Trashing of wedding dress a sign of the times

Carolyn (Sue) Hendrick

Watching a bride douse her wedding dress with a strongly inflammable liquid as she walked away from taking her wedding vows, I sat in disbelief.  The fire ignited quickly, began to burn, and started to melt away a beautiful white dress that was still being worn.  The woman then moved quickly toward the water that was nearby to stop the fire and save her life.  Her appearance as she stepped out of the shallow waves said that the “trashing of her wedding dress” had been a success.
I listened to the news commentator as he explained that this was a new fad.  One bride had died in her burning dress as she sought the safety of the water and was drowned.  I wondered, “Is this absolute lunacy?”  Weddings used to be a matter of upmost sincerity and respect.  “Are the wedding vows still a sign of sacred trust between two loving people?”
The choices of weddings used to be much simpler.  Decisions were made as to where the wedding would take place, who would perform the ceremony, how many people would be invited, where would the honeymoon be, where would the newly joined couple live and so on.  Marriage was considered a sacred bond that lasted through sickness and health and ended with death of one of the participants.

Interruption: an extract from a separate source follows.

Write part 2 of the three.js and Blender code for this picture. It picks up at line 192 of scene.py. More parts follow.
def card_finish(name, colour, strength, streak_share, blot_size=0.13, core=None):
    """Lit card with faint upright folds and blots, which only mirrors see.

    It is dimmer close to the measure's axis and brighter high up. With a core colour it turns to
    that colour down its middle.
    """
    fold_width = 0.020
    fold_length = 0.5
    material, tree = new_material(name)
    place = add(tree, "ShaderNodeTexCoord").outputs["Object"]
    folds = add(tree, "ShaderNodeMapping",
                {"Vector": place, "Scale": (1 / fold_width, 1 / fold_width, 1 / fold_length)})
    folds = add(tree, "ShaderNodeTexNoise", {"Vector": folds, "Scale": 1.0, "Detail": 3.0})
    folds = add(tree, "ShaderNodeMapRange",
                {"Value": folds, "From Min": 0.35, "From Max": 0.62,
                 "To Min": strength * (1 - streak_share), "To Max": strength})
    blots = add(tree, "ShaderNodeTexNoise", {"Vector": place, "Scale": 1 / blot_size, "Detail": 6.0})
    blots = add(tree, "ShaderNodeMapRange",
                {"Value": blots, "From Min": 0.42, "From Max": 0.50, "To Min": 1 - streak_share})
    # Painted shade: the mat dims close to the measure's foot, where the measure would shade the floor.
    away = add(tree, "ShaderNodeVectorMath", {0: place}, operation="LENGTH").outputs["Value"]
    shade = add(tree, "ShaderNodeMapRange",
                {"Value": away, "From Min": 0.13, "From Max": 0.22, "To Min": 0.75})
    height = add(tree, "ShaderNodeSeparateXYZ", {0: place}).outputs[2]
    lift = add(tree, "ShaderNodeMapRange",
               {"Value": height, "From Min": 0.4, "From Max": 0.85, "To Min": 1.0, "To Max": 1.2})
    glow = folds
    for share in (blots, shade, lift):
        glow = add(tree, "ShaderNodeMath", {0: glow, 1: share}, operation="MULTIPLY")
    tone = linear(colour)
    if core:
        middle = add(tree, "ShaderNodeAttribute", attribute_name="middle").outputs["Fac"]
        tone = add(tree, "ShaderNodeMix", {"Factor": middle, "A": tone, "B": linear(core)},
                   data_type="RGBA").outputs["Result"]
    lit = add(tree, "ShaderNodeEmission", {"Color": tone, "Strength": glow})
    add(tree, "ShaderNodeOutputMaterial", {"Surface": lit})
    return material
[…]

Statistics show us that the normal marriage of yesterday is rarely experienced by anyone today.  Divorce rates have been quoted by some as one out of every one marriage ends in divorce.  Five years of marriage is seen as some kind of victory before the whole thing dissolves.  Whether there are children or not doesn’t enter into the equation.  The common line of thinking seems to be, oh well, if it doesn’t work out, we will just get a divorce and marry somebody else.

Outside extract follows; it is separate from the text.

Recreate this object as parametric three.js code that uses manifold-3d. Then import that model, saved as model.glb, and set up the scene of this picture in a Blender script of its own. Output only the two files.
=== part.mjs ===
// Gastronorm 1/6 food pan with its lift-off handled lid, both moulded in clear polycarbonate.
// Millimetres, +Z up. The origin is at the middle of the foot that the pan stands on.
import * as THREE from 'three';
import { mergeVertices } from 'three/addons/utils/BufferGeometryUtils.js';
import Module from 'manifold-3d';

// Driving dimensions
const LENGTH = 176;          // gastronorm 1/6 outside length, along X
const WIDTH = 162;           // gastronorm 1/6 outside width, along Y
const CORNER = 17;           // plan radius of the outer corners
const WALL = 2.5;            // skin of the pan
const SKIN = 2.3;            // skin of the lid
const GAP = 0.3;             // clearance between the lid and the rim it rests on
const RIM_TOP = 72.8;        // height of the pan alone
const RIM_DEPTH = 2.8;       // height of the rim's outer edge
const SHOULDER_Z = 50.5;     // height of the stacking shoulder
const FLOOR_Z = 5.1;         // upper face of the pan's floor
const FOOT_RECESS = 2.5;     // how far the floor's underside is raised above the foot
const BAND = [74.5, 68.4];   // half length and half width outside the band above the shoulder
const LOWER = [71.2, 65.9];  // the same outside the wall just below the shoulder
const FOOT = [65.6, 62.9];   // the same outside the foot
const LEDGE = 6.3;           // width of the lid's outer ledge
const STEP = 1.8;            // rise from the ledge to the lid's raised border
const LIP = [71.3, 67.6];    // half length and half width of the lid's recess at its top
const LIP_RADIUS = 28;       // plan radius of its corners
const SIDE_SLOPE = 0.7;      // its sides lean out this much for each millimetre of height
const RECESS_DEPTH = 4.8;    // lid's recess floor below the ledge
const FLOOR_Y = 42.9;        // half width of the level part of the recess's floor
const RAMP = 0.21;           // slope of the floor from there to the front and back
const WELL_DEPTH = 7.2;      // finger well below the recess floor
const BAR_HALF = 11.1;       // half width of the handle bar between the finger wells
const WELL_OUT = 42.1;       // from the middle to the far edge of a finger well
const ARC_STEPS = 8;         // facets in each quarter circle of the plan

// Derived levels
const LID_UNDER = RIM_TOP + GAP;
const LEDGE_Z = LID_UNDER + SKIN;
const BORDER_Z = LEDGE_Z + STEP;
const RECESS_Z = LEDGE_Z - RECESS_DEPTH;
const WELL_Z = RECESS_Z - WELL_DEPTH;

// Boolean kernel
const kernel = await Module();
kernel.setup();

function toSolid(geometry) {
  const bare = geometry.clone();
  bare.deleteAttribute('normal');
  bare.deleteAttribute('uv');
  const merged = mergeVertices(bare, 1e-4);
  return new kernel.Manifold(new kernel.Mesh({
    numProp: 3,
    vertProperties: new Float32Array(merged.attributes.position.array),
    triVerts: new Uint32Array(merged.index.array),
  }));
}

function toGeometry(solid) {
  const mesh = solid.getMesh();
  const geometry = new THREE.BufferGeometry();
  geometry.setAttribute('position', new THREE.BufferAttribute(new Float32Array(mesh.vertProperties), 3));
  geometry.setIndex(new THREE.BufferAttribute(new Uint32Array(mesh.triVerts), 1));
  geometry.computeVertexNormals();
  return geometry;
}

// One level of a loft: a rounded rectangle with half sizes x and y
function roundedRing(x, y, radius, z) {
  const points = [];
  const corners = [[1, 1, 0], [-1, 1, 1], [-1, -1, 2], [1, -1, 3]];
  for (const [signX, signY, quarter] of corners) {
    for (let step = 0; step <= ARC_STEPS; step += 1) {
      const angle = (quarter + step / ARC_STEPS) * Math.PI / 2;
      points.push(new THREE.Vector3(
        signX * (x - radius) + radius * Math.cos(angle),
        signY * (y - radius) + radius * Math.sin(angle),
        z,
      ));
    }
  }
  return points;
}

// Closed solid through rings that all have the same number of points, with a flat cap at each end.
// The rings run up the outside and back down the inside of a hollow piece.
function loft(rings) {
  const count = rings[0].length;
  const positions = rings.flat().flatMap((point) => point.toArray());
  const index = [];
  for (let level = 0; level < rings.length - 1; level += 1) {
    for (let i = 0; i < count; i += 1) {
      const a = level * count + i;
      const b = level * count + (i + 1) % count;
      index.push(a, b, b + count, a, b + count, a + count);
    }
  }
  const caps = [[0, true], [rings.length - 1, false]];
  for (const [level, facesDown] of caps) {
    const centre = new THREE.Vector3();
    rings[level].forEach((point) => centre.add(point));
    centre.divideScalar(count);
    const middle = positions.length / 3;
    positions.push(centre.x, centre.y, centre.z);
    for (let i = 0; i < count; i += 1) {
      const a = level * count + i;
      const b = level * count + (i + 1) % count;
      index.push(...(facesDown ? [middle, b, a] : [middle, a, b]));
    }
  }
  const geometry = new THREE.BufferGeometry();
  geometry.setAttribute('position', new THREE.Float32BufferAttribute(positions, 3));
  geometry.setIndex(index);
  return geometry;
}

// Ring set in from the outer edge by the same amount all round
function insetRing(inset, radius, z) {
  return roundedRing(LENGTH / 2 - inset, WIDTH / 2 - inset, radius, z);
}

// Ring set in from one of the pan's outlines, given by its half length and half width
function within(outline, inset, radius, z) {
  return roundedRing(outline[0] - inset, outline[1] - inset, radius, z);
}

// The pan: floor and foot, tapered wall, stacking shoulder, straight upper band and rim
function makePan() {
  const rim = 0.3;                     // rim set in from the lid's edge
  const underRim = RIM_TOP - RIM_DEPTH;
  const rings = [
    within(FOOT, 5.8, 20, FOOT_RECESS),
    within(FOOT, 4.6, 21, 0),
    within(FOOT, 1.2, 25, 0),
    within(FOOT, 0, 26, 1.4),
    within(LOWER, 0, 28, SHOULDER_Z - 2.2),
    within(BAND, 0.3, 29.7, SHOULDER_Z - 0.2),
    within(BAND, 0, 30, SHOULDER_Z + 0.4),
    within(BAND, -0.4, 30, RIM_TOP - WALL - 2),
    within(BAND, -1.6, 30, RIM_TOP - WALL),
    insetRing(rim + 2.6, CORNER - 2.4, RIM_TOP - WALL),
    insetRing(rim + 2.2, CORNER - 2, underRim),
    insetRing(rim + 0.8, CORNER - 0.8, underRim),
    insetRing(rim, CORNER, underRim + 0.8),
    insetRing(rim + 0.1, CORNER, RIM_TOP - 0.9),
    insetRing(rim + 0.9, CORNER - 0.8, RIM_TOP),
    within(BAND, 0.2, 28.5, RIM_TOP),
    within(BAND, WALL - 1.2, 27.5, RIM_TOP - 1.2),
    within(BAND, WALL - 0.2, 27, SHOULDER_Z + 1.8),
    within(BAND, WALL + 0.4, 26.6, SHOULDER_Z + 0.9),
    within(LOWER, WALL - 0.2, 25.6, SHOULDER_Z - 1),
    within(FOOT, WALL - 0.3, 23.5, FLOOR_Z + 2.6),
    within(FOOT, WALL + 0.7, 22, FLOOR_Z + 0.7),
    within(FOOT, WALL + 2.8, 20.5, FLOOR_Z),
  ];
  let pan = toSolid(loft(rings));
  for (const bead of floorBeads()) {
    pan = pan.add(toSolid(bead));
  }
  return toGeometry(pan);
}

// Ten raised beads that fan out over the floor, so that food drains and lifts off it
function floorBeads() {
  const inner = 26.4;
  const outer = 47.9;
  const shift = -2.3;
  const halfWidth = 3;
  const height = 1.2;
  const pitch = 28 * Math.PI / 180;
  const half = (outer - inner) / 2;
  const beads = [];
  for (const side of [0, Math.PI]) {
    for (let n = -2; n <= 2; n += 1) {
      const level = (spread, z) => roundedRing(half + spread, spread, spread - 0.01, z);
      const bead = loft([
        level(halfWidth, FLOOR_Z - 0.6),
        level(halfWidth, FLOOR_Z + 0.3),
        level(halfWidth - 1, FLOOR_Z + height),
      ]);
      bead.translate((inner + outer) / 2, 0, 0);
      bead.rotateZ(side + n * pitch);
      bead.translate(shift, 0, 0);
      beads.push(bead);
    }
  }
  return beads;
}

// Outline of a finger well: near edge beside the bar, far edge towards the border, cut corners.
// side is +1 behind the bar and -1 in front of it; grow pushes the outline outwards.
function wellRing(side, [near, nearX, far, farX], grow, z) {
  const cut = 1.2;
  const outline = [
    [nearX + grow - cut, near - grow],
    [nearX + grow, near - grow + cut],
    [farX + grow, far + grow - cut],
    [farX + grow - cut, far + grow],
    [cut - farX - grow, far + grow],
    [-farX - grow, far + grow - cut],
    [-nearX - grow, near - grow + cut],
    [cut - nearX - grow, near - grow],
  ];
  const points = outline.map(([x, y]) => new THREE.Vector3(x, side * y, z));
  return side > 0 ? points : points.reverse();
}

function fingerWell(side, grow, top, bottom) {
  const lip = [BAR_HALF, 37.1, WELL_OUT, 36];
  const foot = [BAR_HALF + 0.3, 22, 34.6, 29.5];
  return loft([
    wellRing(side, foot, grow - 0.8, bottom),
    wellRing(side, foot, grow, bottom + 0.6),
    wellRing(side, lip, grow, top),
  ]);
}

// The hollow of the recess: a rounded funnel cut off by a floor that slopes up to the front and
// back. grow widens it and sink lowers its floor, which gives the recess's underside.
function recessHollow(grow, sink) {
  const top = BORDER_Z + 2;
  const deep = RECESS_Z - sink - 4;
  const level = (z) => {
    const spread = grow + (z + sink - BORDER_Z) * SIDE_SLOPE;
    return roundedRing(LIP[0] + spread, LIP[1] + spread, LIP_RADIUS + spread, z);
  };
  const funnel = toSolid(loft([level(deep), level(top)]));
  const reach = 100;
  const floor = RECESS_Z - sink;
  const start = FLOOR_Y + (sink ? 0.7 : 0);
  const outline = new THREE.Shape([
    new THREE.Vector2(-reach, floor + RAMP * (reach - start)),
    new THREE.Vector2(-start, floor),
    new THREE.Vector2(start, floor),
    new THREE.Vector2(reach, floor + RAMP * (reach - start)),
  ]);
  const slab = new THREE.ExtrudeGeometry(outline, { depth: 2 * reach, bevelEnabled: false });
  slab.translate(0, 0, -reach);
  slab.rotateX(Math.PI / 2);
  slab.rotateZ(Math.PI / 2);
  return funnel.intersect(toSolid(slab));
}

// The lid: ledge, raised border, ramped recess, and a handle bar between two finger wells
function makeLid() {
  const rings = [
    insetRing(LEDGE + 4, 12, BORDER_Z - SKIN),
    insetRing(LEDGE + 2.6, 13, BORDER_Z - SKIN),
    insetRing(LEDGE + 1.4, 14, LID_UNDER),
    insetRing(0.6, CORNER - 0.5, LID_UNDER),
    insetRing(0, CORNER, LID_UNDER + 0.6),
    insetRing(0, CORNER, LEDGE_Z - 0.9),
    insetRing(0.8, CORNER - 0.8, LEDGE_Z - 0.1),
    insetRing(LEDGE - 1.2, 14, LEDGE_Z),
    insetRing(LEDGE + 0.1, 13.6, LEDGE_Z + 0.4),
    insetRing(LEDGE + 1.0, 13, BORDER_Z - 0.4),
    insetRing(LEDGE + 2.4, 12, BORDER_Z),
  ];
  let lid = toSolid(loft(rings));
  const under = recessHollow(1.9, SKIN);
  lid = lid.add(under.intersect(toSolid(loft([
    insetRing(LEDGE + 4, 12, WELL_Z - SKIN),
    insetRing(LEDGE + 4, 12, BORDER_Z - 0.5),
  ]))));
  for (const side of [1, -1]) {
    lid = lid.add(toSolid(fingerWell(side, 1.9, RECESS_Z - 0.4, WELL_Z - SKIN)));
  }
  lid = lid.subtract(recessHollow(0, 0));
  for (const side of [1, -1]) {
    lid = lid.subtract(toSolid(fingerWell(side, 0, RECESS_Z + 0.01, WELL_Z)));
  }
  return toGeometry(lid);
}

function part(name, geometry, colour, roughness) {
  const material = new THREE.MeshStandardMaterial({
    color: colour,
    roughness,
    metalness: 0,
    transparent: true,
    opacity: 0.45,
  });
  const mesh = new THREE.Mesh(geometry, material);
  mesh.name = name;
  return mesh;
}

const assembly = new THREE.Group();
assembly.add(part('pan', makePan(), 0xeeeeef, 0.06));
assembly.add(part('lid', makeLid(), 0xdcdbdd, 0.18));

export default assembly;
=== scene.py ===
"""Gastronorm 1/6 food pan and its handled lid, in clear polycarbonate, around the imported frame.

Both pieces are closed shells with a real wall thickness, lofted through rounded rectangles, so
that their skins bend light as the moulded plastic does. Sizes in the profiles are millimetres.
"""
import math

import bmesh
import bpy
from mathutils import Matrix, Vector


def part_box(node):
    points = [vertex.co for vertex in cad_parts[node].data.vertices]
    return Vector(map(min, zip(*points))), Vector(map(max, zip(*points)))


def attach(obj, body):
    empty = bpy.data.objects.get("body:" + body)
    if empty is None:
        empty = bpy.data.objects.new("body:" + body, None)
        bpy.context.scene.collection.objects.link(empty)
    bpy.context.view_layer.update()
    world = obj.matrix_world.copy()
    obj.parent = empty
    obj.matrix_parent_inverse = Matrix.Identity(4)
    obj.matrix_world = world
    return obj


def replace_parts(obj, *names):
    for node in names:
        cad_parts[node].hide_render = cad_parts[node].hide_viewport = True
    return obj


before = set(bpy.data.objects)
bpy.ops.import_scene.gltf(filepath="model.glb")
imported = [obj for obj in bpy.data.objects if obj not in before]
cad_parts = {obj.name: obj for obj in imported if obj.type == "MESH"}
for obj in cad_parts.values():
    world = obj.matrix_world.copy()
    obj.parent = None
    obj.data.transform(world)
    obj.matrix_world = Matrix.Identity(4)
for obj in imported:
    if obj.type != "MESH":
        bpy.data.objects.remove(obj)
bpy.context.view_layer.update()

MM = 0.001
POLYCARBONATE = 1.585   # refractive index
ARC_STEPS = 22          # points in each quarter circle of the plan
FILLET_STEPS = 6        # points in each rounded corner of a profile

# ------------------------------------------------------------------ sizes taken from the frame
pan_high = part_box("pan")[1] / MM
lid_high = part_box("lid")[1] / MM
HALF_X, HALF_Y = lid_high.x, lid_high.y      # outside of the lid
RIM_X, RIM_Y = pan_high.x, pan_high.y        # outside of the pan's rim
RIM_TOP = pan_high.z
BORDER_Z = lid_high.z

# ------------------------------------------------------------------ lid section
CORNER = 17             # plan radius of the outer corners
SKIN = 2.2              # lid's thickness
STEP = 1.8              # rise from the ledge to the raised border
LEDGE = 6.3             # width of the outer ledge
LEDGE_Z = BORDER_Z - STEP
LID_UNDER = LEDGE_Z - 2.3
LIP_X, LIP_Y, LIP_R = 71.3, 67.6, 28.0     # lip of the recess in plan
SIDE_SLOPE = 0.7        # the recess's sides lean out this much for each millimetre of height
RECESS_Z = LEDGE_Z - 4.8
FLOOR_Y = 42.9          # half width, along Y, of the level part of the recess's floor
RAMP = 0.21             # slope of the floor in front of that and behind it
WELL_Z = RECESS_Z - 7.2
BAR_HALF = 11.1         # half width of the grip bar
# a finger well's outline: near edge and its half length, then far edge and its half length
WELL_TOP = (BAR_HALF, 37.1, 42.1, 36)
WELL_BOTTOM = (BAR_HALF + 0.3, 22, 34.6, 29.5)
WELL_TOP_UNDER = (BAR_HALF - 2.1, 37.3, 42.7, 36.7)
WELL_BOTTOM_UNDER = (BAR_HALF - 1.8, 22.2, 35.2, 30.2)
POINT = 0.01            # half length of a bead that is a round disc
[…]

Even more prevalent today is the situation of “living together.”  Why bother with marriage?  Or, change the rules altogether as to who can be considered legally married.  It seems that only those that are legally unqualified to marry, due to age or gender, may be the only ones fighting for the right.

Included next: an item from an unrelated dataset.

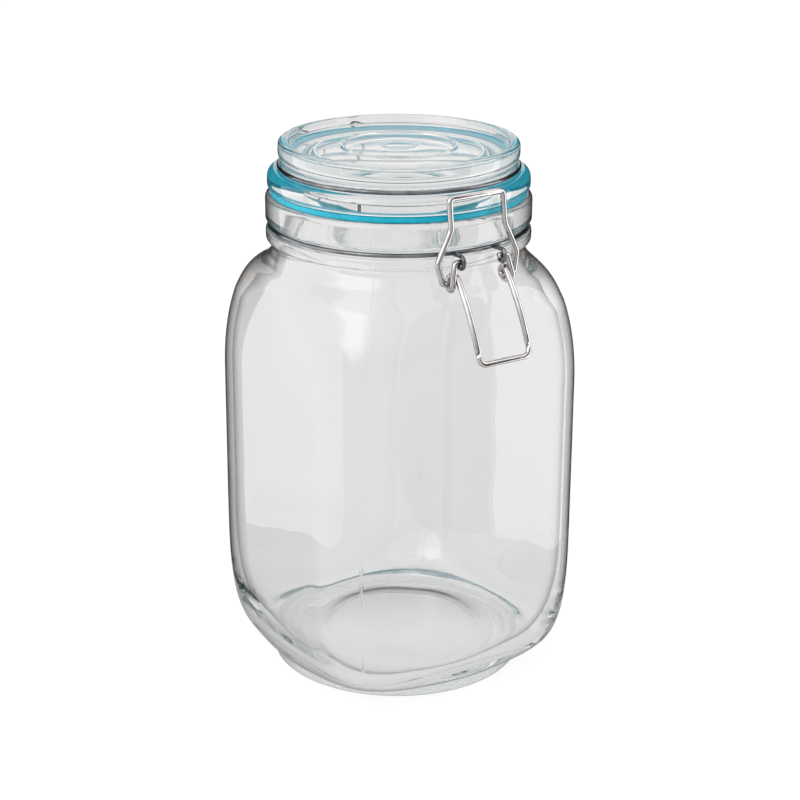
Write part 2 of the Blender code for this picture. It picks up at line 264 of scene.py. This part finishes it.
# %% The outside
# The shoulder leaves the flats upright and is eased into the neck, so no crease shows there.
SHOULDER_POWER = 2.0
HEEL_POWER = 3.4
CURVE_STEPS = 26
EASED_OUTSIDE = (146, 164, 10)
low, high = STRAIGHT
side_low = (low, HALF_WIDTH, CORNER_R)
side_high = (high, HALF_WIDTH, CORNER_R)
outer = square_tube(HALF_WIDTH, CORNER_R, low, high)
shoulder = curve_between((SHOULDER_TOP, SHOULDER_R, SHOULDER_R), side_high, SHOULDER_POWER,
                         CURVE_STEPS)[::-1]
neck = round_rings(
    [(158.6, 49.5), (159.6, 48.4), (160.8, 47.5), (162.0, 46.9), (163.3, 46.55), (164.5, NECK_R),
     (166.6, NECK_R)]
    + arc_profile(168.1, 48.0, 1.2, -75, 0, 5)
    + arc_profile(170.1, 48.0, 1.2, 0, 80, 5)
    + [(171.4, 46.9), (171.7, 46.6), (173.6, 46.6), (173.9, 47.0)]
    + arc_profile(175.5, 47.8, 1.5, -85, 0, 7)
    + [(178.5, 49.3)]
    + arc_profile(182.0, 47.3, 2.0, 0, 90, 9)
    + arc_profile(182.4, 43.6, 1.6, 90, 126, 3))
grow(outer, side_high, eased(shoulder[1:] + neck, *EASED_OUTSIDE))
leave_edit()
heel = curve_between((FOOT_TOP, FOOT_R, FOOT_R), side_low, HEEL_POWER, CURVE_STEPS)[::-1]
foot = round_rings(
    [(4.0, FOOT_R), (2.4, FOOT_R)]
    + arc_profile(1.5, 46.7, 1.5, 0, -90, 6)
    + [(0.0, 45.0), (0.0, 43.6), (0.35, 42.4), (0.9, 40.6), (1.3, 38.0), (1.5, 35.0), (1.8, 32.5),
       (2.4, 30.5), (3.2, 28.5), (3.9, 26.0), (4.4, 22.0), (4.7, 17.0), (4.9, 11.0), (5.0, 6.0),
       (5.05, 3.0)])
grow(outer, side_low, heel[1:] + foot)
bpy.ops.mesh.extrude_region_move(TRANSFORM_OT_translate={"value": (0, 0, 0.05 * MM)})
bpy.ops.mesh.merge(type="CENTER")
leave_edit()
print("outside has", len(outer.data.polygons), "faces")

# %% The hollow inside
# Its floor rises in the middle with the pushed-up underside, which makes the base stand firm.
INNER_HEEL_POWER = 3.0
INNER_STEPS = 22
INNER_FLOOR = 7.6
EASED_INSIDE = (143, 166, 30)
hollow = (HALF_WIDTH - WALL, CORNER_R - WALL)
inner = square_tube(*hollow, low, high)
inner_shoulder = curve_between(
    (SHOULDER_TOP - WALL, SHOULDER_R - WALL, SHOULDER_R - WALL), (high, *hollow),
    SHOULDER_POWER, INNER_STEPS)[::-1]
throat = round_rings(
    [(155.6, 46.2), (157.4, 45.0), (158.8, 43.9), (160.2, 43.0), (162.0, 42.35),
     (164.0, MOUTH_R), (181.8, MOUTH_R)]
    + arc_profile(182.4, 43.6, 1.6, 180, 138, 4))
grow(inner, (high, *hollow), eased(inner_shoulder[1:] + throat, *EASED_INSIDE))
leave_edit()
inner_heel = curve_between((INNER_FLOOR, 39.0, 39.0), (low, *hollow), INNER_HEEL_POWER,
                           INNER_STEPS)[::-1]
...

The wedding dress of the bride was a symbol of the beautiful celebration of two persons uniting in a common goal for life.  They agreed to love and cherish one another and to be faithful in all of their days together for the duration of their lives.  The death of either one was the only way that the promise was broken.   The wedding dress was often seen as a prized object that might be worn by someone else in the family lineage as an honor.
Is it any wonder that divorce rates equal marriage rates if no one cares enough to even wear the wedding dress until they change for their departure, or put it away safely as a symbol of the trust and promise they have just made?  One has to wonder how much respect for the wedding itself has been given if the moment the vows are finished, the wedding dress is “trashed.”

Sue Hendrick lived in Diboll for several years.  Although she now resides in Lufkin, Diboll will always be her East Texas home.